Shopify and Swell are in direct competition for headless E-Commerce customers. If you’re looking to switch to a headless approach, to build better customer experiences with a flexible and customizable storefront, you’re probably looking at these two options.

Shopify vs Swell

Which Headless Platform is the Best?

In the last article, we discussed the pros and cons of a headless E-Commerce site. Now it’s time to compare the two leading headless platforms, Shopify and Swell, head to head. Each of these platforms has strengths and weaknesses, but only you can decide what’s the best option for your E-Commerce site.

Shopify Pros

1. Market leader

The Shopify E-Commerce platform is the clear market leader, compared to Swell. Shopify is synonymous with E-Commerce and is often the first platform most people will mention when talking about E-Commerce. Over 1 million E-Commerce businesses use Shopify in over 175 countries.

Shopify storefronts are highly popular, chosen by top brands like Pepsi and Staples. A quarter of Shopify’s revenue comes from major enterprises like Nestle and Unilever. Clearly, Shopify offers a great E-Commerce platform to attract large corporations.

2. Storefront API offers great headless integration

Shopify makes it easy to integrate it into a headless site, using their GraphQL Storefront API. Developers can easily build fast and unique customer experiences, using Shopify’s API libraries. Choose from a long list of popular frameworks like:

  • Next.js
  • Gatsby
  • React
  • Svelte
  • Angular

3. Integrations and Third-Party Apps

Shopify has thousands of integrations and third-party apps that can be used to enhance your E-Commerce site. Most established Shopify owners incorporated a handful of integrations, while as many as 35% use up to 10 integrations.  

Leverage integrations to bring new customers to the storefront and increase your sales. Connect your business systems and build out the customer experience from end to end. With integrations and third-party apps, you can expand to new digital changes, personalize outreach to your established customers, and offer targeted promotions depending on what a visitor is doing.  

Shopify has its own app store, where you can search through thousands of useful integrations. You can find an integration or third-party app for pretty much anything. Shopify offers all of the favorites like MailChimp, Printify, Google, and Instafeed, plus smaller niche integrations.

Shopify App Store

4. Large Community

With a million storefronts using Shopify, there’s a massive community surrounding the platform.

Shopify’s vibrant community makes your job as a storefront owner, much easier. Find and connect with developers, brands, and storefront owners from around the world. Enjoy the constant supply of Shopify talent and stay up-to-date on the latest E-Commerce trends.

Shopify Cons

1. Lacked Headless Support Initially

Shopify wasn’t built with the headless approach in mind. Shopify has been altered to meet the growing demand for headless options. This means Shopify is not as customizable or flexible as an E-Commerce platform specifically built to support headless architecture.

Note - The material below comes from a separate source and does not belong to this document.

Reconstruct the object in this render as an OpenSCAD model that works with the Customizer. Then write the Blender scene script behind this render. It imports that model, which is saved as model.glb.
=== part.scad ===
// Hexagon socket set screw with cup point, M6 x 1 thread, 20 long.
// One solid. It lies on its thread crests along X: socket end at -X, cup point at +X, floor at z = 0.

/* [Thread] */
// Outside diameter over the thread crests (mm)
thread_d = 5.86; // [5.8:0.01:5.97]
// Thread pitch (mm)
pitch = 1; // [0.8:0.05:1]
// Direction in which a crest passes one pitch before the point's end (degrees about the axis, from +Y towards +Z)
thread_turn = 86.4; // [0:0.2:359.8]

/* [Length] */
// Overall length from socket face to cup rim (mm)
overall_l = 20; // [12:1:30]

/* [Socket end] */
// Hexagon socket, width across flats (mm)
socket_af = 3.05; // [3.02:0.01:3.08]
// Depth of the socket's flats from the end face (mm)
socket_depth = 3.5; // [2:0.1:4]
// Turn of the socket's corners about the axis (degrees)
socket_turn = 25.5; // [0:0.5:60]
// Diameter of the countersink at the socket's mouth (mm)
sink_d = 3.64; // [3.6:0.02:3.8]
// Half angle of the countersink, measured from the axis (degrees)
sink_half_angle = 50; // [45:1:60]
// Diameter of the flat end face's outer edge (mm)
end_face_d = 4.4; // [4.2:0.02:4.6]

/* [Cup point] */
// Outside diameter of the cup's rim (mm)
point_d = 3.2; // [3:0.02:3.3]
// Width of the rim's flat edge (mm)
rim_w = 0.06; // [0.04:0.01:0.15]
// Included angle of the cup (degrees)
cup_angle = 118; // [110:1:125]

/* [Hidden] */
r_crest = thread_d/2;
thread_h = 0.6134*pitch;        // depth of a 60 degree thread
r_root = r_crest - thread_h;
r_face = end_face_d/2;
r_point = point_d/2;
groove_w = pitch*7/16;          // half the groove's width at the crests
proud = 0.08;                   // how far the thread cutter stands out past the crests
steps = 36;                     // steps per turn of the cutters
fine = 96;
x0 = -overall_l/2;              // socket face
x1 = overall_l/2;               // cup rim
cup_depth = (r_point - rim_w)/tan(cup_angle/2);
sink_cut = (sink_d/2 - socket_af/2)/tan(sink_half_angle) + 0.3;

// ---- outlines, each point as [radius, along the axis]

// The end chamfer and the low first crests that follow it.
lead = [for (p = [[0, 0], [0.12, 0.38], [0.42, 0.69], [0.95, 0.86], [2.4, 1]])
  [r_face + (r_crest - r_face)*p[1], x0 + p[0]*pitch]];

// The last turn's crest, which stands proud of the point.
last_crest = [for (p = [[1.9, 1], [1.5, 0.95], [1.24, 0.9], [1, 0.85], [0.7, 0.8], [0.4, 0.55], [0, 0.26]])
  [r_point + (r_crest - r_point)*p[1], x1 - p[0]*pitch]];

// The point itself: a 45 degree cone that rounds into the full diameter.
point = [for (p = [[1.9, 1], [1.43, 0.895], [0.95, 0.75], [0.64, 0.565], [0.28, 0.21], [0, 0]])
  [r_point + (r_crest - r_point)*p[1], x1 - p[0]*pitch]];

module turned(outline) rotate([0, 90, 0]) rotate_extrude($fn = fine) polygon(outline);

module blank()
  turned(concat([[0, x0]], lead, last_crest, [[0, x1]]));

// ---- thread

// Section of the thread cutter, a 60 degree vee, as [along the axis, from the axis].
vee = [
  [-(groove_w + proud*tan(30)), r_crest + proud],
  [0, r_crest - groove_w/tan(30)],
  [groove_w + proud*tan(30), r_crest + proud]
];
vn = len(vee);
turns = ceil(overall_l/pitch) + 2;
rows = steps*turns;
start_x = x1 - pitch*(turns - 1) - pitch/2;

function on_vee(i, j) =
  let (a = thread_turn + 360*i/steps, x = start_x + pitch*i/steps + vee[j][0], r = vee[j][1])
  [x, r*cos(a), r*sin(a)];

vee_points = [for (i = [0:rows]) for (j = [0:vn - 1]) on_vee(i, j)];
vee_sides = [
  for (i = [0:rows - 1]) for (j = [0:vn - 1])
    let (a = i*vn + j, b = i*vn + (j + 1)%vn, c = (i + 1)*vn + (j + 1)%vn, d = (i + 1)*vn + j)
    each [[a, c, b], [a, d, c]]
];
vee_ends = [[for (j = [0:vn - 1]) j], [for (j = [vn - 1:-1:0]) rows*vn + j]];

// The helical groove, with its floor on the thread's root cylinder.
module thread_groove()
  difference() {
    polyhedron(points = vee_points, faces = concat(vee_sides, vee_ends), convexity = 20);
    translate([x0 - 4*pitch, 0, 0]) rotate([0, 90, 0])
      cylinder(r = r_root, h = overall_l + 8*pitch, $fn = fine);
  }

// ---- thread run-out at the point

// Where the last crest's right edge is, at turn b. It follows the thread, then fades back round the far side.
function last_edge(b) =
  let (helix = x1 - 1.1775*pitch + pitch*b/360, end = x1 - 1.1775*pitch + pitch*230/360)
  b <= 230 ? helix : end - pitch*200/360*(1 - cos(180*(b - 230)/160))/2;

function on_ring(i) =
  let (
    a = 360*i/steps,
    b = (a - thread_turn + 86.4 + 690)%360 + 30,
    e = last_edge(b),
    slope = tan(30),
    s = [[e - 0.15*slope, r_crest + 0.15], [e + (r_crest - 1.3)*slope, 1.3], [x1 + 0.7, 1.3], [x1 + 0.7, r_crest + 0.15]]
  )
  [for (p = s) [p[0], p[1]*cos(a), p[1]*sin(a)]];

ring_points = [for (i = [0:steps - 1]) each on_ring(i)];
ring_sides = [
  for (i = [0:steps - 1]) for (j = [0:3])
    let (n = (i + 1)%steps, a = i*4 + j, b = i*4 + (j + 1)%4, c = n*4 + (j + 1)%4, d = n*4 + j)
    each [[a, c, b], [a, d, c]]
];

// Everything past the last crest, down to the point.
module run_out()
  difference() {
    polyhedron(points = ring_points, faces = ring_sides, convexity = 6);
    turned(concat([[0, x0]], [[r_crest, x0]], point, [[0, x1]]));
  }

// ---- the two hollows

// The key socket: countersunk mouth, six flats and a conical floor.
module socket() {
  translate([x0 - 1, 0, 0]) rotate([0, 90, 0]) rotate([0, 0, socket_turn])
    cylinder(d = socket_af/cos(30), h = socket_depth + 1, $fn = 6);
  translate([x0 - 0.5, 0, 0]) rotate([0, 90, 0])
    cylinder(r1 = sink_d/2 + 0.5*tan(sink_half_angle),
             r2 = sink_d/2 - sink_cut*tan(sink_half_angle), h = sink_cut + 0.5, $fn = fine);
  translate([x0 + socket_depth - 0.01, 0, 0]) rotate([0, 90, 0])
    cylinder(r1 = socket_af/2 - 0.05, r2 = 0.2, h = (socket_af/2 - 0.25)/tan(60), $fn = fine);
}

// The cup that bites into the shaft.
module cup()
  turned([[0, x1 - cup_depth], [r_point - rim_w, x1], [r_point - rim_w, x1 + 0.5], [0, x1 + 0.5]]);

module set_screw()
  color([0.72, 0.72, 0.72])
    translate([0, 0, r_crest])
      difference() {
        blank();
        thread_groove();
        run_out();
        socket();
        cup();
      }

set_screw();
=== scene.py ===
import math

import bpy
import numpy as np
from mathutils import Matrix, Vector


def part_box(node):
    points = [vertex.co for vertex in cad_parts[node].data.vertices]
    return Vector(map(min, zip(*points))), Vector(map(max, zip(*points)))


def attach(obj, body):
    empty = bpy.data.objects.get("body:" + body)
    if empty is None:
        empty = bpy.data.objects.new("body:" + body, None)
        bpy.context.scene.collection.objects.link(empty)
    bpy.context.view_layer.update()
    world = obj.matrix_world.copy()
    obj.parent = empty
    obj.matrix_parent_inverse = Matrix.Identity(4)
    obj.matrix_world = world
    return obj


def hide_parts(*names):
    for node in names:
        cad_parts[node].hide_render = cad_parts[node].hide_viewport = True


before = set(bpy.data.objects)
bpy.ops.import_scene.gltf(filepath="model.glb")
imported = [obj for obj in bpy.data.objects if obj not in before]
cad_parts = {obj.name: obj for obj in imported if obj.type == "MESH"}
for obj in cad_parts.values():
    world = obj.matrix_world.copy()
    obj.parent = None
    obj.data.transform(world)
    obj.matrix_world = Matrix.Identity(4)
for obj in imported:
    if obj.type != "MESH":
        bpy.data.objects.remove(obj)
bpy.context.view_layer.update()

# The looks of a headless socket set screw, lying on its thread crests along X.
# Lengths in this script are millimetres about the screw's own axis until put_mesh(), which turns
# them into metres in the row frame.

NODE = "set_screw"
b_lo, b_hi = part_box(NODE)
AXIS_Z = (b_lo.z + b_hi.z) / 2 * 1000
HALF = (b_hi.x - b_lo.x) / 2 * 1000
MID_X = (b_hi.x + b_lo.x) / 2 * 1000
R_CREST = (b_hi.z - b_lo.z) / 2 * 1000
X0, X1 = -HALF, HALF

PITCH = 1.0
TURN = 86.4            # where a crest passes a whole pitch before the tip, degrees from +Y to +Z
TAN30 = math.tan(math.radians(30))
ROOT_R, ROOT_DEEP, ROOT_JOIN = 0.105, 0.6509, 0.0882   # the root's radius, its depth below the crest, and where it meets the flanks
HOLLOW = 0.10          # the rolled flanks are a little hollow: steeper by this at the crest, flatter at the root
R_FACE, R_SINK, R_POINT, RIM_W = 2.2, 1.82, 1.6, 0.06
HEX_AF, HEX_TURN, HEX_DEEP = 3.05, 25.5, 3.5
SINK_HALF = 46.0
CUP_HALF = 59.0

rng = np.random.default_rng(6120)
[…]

2. Extremely Limited in Options and Variants

Shopify is not designed to accommodate options and variants for your products. You are limited to 3 options and 100 variants per product. That sounds like enough right? Well… it’s not. If you sell customizable products on your storefront, you will quickly experience this limitation. Let’s break it down so you can better understand how limiting this is:

Imagine you sell a shirt with three options:

  • Size
  • Color
  • Style 

If you want to add in another option, like length, width, custom text, or whatever else you can image, you are stuck. You have to remove an option first.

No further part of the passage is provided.